One thing that the past and future Full House homeowners want to make clear is that this is still someone else’s home and not the Tanners’ like some people seem to believe. It’s fun to entertain the thought that this house had a rich history of Tanner family hugs and memories, but all those sappy moments happened on a sound stage in Burbank, California. There is no reason why tourists should be double parking in the middle of the street, or even blasting the show’s theme song loud enough to disrupt the neighbors.

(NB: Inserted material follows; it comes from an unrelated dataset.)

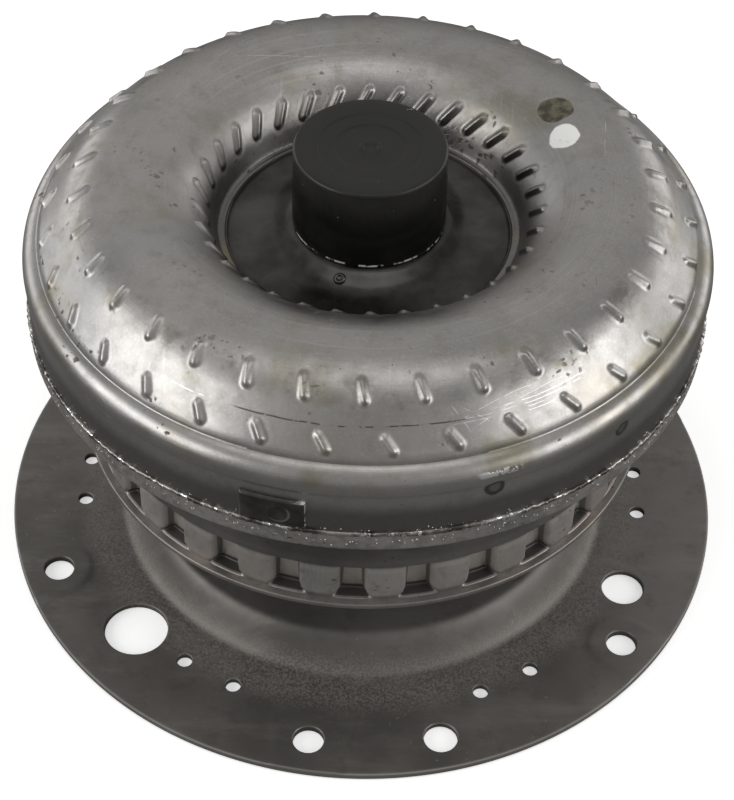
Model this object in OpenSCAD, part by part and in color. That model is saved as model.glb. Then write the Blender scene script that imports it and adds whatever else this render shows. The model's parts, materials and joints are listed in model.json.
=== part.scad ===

I can only hope that this house has also created its own history of happy memories despite these slight disturbances.

 

If I Could Do It Again, I Would Go Here Instead

If you’re eager to get your Full House fix then try seeing ‘The Painted Ladies’ from Alamo Square Park (Edit: The park is currently being closed off due to some renovations, according to recent reviews on TripAdvisor). I personally didn’t get the chance to visit this place since my trip was too short, so don’t take my word for it just yet. What I do know is the classic picnic scene at the end of the opening credits (you know, the one where you see a row of enchanting townhouses in the background) is filmed in Alamo Square! If you’re looking for the perfect picture that pays tribute to both the show and San Francisco’s classic beauty, then consider this your best shot.

Trust me, if I’d known what the house looked like beforehand I would have never suggested going there in the first place. My visit wasn’t a complete waste of time in the end, because if there’s anything I learned from seeing people react to the house’s new makeover is that I’m not as attached to this show as others seem to be.